Tuesday, October 20, 2009

Dispatches From the Front

Last night's NHK broadcast had reports from two fronts of the ongoing war between the Hatoyama Administration and recalcitrant elements of the Ancien Régime.

It was grim viewing

In the first segment, six governors of the Kantō Plain are (the governors of Gunma, Tochigi, Saitama, Ibaraki and Chiba Prefectures and the Tokyo Metropolitan District) paid a visit the site of Gunma Prefecture's miserable Yamba Dam project, demanding in a photogenic way that the project be continued. Tokyo Governor Ishihara Shintarō, taking his loss in Olympic vote out as he should -- that is to say upon the citizens -- served as the spokesman of the spitting mad half dozen. NHK should have perhaps mentioned the backgrounds of the sextet but it did not.

So let us see.

Ōzawa Masaaki, Gunma, the aggrieved prefecture - member of the LDP running an LDP stronghold. In addition, the Ōzawa family business is a construction company.

Ishihara Shintarō, Tokyo - shock author, right wing celebrity, member of the Diet for the LDP for 25 years.

Morita Kensaku, Chiba - actor and celebrity. Originally elected to the Diet as an independent with leftwing support. Joined the LDP in 1994. Member of the Diet for the LDP until 2003. Elected governor of Chiba in 2009 with LDP support.

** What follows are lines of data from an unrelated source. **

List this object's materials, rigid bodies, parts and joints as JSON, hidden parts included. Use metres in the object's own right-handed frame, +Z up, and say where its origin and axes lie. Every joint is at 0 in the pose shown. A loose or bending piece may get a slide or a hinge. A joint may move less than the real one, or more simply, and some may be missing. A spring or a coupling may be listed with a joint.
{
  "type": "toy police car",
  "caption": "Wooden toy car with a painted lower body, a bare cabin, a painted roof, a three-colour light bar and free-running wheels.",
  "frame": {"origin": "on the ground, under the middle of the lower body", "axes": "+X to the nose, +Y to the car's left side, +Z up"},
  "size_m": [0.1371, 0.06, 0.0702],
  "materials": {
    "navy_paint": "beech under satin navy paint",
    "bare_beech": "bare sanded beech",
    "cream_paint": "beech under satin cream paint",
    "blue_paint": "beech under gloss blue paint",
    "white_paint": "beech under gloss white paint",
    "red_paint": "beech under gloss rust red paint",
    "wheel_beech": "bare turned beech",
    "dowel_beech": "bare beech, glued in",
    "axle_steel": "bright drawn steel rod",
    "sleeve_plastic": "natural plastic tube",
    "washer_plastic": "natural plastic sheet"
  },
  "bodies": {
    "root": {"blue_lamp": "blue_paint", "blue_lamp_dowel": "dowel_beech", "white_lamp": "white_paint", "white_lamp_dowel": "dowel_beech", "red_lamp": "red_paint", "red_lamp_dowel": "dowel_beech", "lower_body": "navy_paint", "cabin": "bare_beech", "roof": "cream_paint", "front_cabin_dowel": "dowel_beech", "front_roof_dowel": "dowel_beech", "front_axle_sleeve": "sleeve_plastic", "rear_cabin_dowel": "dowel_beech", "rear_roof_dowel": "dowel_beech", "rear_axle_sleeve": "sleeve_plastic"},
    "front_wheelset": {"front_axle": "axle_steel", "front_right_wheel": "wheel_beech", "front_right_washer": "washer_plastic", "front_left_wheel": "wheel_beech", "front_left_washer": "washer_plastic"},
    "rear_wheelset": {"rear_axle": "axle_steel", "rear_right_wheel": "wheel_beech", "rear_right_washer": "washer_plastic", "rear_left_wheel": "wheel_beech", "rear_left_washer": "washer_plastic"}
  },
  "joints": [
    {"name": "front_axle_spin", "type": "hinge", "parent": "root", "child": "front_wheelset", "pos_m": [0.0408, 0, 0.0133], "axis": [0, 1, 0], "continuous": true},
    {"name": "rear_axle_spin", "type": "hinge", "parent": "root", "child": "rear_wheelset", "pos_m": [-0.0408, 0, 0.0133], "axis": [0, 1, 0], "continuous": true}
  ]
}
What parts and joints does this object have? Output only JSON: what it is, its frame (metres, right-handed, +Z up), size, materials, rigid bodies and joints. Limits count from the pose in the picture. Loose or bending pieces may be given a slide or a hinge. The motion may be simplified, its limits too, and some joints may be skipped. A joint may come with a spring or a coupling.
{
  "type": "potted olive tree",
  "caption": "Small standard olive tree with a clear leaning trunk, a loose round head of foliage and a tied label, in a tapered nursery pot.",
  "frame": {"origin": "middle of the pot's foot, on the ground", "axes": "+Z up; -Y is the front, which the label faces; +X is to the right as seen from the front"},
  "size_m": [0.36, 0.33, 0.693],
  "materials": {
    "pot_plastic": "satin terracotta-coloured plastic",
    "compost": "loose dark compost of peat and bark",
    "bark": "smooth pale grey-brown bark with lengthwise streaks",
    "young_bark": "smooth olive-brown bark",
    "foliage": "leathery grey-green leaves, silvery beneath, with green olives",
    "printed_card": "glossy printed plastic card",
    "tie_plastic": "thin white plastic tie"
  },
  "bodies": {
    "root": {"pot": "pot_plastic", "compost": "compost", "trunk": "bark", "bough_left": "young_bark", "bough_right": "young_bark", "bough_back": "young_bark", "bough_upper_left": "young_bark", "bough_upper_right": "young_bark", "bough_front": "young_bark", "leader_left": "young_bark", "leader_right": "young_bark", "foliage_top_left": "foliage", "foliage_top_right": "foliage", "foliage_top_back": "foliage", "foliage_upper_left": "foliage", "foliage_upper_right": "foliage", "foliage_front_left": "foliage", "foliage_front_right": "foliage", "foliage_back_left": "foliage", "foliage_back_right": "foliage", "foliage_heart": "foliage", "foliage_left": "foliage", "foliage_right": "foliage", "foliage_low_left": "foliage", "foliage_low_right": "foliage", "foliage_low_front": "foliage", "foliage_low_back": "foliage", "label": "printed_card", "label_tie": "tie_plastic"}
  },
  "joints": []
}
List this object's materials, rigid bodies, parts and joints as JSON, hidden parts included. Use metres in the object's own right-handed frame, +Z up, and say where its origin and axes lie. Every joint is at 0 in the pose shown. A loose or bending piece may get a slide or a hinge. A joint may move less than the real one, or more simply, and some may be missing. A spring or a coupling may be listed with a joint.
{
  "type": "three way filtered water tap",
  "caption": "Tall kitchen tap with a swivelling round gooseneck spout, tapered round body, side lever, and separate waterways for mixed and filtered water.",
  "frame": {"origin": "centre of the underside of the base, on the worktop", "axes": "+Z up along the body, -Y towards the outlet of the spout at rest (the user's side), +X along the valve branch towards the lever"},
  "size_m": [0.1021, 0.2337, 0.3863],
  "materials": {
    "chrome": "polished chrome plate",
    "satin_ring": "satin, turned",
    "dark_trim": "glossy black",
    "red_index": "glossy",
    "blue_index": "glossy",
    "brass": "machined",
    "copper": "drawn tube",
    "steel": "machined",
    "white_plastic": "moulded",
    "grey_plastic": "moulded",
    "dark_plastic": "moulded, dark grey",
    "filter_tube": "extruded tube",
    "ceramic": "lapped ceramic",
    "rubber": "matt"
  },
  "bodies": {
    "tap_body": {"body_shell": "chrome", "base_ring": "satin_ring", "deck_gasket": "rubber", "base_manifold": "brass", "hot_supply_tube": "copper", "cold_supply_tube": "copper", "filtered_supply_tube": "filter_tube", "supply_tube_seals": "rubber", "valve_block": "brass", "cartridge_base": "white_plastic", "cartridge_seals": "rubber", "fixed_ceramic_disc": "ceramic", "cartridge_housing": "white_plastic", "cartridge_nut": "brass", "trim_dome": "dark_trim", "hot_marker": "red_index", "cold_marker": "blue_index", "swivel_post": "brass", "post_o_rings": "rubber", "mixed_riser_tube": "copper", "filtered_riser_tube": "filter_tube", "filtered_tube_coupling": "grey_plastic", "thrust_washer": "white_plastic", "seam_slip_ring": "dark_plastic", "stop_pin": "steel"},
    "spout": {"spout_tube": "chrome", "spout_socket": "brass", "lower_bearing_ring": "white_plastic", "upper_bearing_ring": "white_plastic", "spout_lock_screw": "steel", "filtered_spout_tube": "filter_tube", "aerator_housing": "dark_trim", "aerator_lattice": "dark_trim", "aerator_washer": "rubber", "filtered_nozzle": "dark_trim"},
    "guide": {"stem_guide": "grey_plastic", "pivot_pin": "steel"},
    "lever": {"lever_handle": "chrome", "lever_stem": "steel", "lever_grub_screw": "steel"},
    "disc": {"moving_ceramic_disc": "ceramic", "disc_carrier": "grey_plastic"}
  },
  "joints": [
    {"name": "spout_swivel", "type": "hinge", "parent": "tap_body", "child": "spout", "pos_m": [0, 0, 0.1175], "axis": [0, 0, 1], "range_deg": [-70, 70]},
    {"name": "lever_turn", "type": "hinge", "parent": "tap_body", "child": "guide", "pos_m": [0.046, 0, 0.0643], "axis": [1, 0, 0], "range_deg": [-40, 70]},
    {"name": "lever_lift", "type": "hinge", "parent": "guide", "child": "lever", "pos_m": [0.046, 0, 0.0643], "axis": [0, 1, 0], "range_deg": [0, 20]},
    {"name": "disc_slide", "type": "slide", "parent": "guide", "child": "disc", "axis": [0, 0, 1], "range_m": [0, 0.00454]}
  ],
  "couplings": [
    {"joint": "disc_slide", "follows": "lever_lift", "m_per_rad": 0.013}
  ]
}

Ueda Kiyoshi, Saitama - former member of the Diet for the Democratic Party of Japan, but as a part of the DPJ's now extinct nationalist right wing. In his last run for governor he received official support from only the LDP and the New Komeitō, though DPJ friends did campaign work for him.

Hashimoto Masaru, Ibaraki - former central government bureaucrat in the Ministry of Home Affairs. First elected with broad center-left support. In most recent reelection (for his fifth consecutive term) received official support of only the LDP and the New Komeitō

Fukuda Tomikazu, Tochigi - former bureaucrat in Tochigi Prefecture's construction bureau. Resigned to become a private contractor in the construction business. Elected governor with official support of the LDP and the New Komeitō.

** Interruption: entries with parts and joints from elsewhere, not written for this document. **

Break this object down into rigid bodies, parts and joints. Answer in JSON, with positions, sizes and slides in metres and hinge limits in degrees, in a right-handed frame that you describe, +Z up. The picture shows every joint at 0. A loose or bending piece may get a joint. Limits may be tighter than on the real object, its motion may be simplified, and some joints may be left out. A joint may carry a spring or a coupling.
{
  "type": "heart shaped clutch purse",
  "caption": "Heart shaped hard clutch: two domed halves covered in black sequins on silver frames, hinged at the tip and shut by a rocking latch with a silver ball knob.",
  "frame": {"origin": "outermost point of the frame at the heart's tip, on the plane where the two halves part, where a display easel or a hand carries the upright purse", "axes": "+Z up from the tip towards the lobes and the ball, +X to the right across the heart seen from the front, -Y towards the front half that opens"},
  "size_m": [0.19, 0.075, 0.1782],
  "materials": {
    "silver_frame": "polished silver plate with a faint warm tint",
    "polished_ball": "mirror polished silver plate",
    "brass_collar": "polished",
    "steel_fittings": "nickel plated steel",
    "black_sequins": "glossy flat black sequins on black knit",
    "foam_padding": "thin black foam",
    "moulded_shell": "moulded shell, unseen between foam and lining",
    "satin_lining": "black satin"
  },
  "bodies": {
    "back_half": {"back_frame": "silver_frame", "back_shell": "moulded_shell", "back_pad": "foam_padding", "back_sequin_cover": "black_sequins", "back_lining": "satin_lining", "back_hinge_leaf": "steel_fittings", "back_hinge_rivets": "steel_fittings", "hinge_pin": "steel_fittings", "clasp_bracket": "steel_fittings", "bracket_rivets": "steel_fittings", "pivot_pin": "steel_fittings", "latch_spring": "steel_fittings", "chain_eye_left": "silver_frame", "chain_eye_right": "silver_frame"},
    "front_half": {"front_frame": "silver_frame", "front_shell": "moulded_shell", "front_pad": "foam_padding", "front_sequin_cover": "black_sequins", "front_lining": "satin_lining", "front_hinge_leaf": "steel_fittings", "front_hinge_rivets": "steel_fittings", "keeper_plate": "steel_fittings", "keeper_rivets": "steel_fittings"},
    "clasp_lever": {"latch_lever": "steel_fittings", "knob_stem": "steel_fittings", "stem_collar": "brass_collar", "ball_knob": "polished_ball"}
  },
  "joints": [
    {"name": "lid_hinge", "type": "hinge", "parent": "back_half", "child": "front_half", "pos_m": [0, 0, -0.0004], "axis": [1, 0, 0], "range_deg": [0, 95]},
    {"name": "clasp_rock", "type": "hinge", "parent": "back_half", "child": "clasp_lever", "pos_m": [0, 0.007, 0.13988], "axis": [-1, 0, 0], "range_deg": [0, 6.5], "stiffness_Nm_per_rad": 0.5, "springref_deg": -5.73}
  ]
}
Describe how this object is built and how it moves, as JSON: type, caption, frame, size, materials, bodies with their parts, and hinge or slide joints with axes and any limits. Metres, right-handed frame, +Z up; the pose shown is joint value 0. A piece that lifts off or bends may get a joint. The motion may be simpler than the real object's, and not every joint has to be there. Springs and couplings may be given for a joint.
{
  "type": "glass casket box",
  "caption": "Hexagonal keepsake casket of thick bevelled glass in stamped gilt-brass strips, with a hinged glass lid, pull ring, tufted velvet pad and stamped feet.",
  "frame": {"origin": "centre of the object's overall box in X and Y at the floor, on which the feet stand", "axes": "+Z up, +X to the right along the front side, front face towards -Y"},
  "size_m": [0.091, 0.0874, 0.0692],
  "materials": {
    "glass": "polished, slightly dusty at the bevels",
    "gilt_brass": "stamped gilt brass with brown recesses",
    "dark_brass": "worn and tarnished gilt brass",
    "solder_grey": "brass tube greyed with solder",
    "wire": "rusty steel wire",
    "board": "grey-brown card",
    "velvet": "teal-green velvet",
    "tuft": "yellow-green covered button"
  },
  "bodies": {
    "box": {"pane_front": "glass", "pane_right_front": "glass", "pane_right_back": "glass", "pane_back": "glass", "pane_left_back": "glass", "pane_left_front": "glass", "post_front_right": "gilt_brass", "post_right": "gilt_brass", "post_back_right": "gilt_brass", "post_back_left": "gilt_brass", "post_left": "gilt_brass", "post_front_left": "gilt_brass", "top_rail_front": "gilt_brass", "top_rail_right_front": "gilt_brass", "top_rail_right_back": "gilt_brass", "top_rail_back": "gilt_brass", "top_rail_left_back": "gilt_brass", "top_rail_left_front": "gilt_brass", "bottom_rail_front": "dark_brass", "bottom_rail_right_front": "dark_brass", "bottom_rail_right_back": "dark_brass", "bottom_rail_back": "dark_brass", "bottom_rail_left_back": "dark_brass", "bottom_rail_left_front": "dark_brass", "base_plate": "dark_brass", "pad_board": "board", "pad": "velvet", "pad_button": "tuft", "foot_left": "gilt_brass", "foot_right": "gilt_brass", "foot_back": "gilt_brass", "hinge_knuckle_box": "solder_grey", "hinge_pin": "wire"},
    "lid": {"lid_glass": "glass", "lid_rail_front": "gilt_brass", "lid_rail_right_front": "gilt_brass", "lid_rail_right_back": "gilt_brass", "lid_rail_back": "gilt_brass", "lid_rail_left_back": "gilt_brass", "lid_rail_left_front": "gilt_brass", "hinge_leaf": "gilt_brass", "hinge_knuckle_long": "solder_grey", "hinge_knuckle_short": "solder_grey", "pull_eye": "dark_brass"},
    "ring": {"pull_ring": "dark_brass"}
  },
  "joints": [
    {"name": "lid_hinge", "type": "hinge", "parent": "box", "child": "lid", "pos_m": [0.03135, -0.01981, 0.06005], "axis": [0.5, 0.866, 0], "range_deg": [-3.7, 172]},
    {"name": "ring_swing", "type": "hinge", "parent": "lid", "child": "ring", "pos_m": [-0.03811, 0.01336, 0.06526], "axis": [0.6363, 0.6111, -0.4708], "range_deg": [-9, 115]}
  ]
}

I think that the point is made.

In the second segment was a long video essay on the attempts of political appointees to take charge of the Ministry of Internal Affairs and Communications (MIC). The editors of the segment clearly felt sympathy with the politicians, selecting the video clips where the bureaucrats appeared to be either stone-faced organization men or grinning sycophants.

The segment revealed the bureaucracy's entirely predictable response to DPJ's demands for control of the Ministry: the bureaucrats give it to them. All of it. The right and responsibility to make a decision about every single, painfully obvious item in the budget.

Micromanagement hell.

Last night's report followed the very young parliamentary secretary Ogawa Junya, himself a former MIC bureaucrat, from his first day when he boldly tells the assembled grim top echelons of the ministry "Bureau chiefs and directors, staying around in the office means nothing to me. If you stay late on the job, I will not value your effort!" to the point a few weeks later when he is driven over the edge of exhaustion by his former superiors as they seem to be unable to make even the most basic of decisions by themselves.

If Kan Naoto does not get his Strategy Office up and running soon -- and through it provide a template against which the political appointees can measure the significance or insignificance of the decisions they are being asked to make -- then it will be difficult to keep some bureaucrats from eating the political appointees alive.